Task to carry out →
Go from the first line to the line with "before = set(bpy.data.objects)" and return those lines verbatim, ends included.

Collected data →

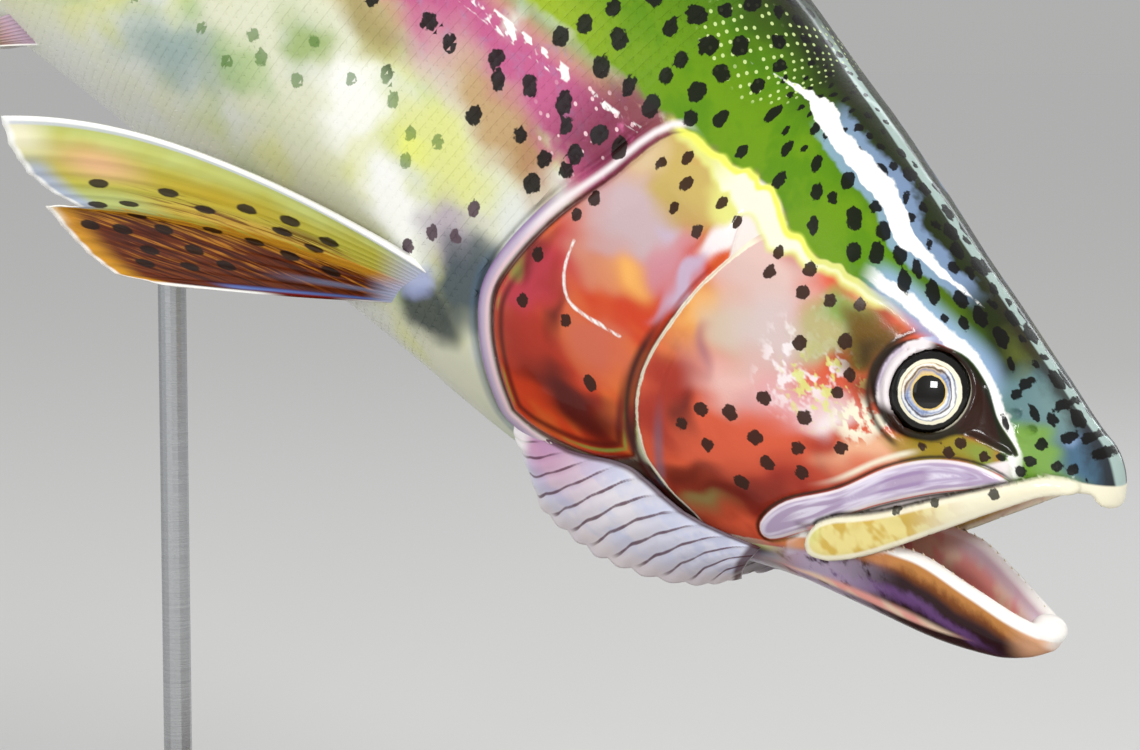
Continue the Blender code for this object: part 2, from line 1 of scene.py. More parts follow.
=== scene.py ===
# %% [markdown]
# # A rainbow trout, from solids to a wet, spotted fish
# The solid model already gives the fish its size, its swimming bend and its open mouth.
# This lesson dresses it: one skin over the flesh, fine scales, ribbed fins, glassy eyes,
# and a plain stand. Everything is drawn first on a straight fish, because a straight body
# is easy to measure, and only then laid along the same bent spine as the solids.

# %% Load the solid model
import itertools
import math
import time

import bmesh
import bpy
import numpy as np
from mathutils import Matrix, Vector


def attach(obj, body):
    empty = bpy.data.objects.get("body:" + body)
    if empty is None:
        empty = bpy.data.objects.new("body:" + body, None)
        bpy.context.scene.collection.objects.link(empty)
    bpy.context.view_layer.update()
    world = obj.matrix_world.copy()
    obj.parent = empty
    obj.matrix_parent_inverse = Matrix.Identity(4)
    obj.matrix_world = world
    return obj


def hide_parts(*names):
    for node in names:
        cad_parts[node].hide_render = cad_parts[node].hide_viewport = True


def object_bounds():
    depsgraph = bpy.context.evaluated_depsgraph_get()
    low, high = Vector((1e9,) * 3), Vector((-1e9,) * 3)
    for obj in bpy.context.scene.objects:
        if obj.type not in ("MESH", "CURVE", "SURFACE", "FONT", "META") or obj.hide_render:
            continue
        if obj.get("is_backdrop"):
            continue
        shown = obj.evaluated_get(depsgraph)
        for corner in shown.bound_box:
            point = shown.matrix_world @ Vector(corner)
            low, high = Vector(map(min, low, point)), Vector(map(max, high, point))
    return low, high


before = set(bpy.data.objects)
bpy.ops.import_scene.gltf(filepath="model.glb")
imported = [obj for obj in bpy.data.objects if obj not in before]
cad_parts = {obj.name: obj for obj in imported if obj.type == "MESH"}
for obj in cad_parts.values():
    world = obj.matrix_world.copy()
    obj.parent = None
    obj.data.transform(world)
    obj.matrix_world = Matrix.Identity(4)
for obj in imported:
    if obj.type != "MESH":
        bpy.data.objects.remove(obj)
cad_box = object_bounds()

started = time.time()
BODY = "root"
print("solid model:", [round(v, 3) for v in (*cad_box[0], *cad_box[1])], len(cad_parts), "nodes")

# %% [markdown]
# ## The straight fish
# A trout's cross-section is close to a superellipse: an oval with slightly full corners.
# Four curves along the body give its back, belly, half width and fullness. A smooth curve
# that never overshoots its points keeps the outline free of ripples.

# %% Curves along the body, in millimetres
MM = 0.001
STANDARD_LENGTH = 550.0
NOSE_RADIUS = 7.0
SNOUT_PLACE = (176.0, -88.0, 150.0)
STATIONS = [(0, 9.0, 7.5, 7.5), (6.6, 11.8, 12.0, 9.8), (22, 22.6, 24.0, 15.4), (44, 38.1, 35.0, 20.8),
            (69, 52.5, 42.5, 26.0), (99, 62.3, 51.0, 30.2), (137.5, 65.3, 61.5, 33.8),
            (192.5, 72.2, 69.0, 35.4), (242, 74.8, 72.6, 35.2), (302.5, 69.3, 70.4, 32.5),
            (357.5, 57.2, 58.9, 27.0), (412.5, 43.5, 41.8, 19.8), (467.5, 30.3, 27.4, 13.2),
            (506, 26.0, 23.6, 9.6), (550, 29.7, 28.6, 6.0)]
ROUNDNESS = [(0, 2.0), (40, 2.2), (100, 2.35), (160, 2.2), (300, 2.1), (550, 2.0)]
PITCH = [(0, 13), (44, 15), (88, 25), (137.5, 45), (220, 42), (330, 30), (467.5, 30), (550, 29)]
YAW = [(0, 37), (44, 37), (88, 36), (137.5, 30), (220, 16), (330, 0), (467.5, -11), (550, -18)]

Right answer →
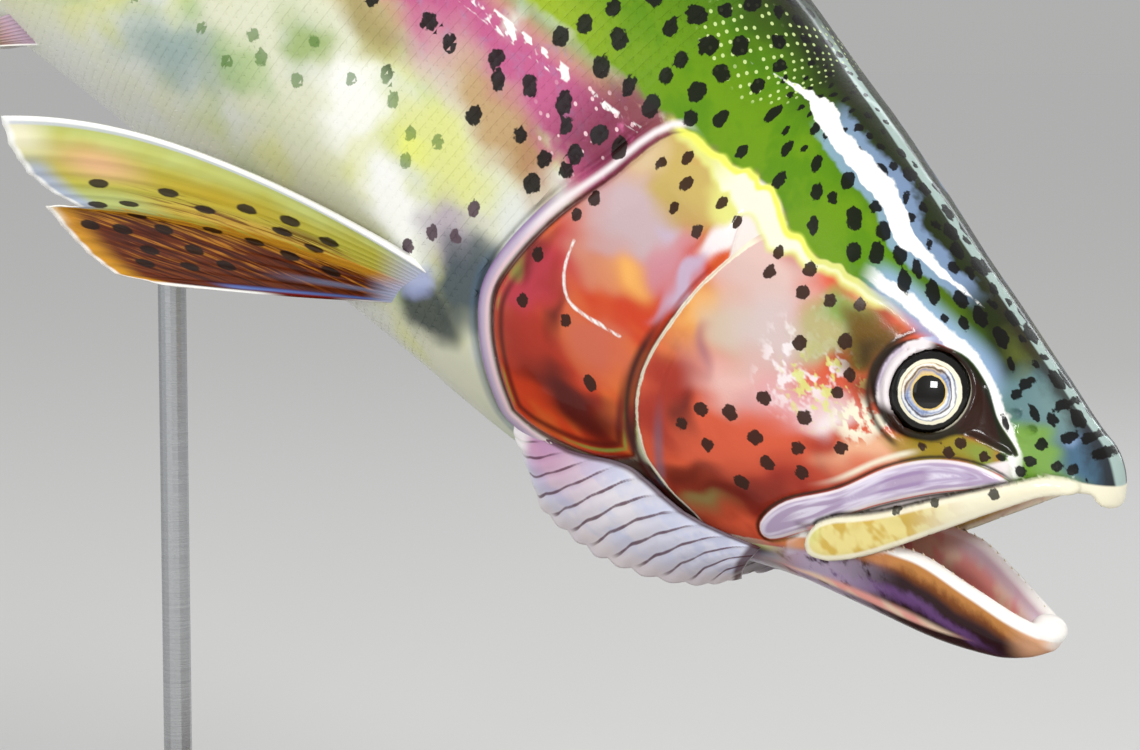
Continue the Blender code for this object: part 2, from line 1 of scene.py. More parts follow.
=== scene.py ===
# %% [markdown]
# # A rainbow trout, from solids to a wet, spotted fish
# The solid model already gives the fish its size, its swimming bend and its open mouth.
# This lesson dresses it: one skin over the flesh, fine scales, ribbed fins, glassy eyes,
# and a plain stand. Everything is drawn first on a straight fish, because a straight body
# is easy to measure, and only then laid along the same bent spine as the solids.

# %% Load the solid model
import itertools
import math
import time

import bmesh
import bpy
import numpy as np
from mathutils import Matrix, Vector


def attach(obj, body):
    empty = bpy.data.objects.get("body:" + body)
    if empty is None:
        empty = bpy.data.objects.new("body:" + body, None)
        bpy.context.scene.collection.objects.link(empty)
    bpy.context.view_layer.update()
    world = obj.matrix_world.copy()
    obj.parent = empty
    obj.matrix_parent_inverse = Matrix.Identity(4)
    obj.matrix_world = world
    return obj


def hide_parts(*names):
    for node in names:
        cad_parts[node].hide_render = cad_parts[node].hide_viewport = True


def object_bounds():
    depsgraph = bpy.context.evaluated_depsgraph_get()
    low, high = Vector((1e9,) * 3), Vector((-1e9,) * 3)
    for obj in bpy.context.scene.objects:
        if obj.type not in ("MESH", "CURVE", "SURFACE", "FONT", "META") or obj.hide_render:
            continue
        if obj.get("is_backdrop"):
            continue
        shown = obj.evaluated_get(depsgraph)
        for corner in shown.bound_box:
            point = shown.matrix_world @ Vector(corner)
            low, high = Vector(map(min, low, point)), Vector(map(max, high, point))
    return low, high


before = set(bpy.data.objects)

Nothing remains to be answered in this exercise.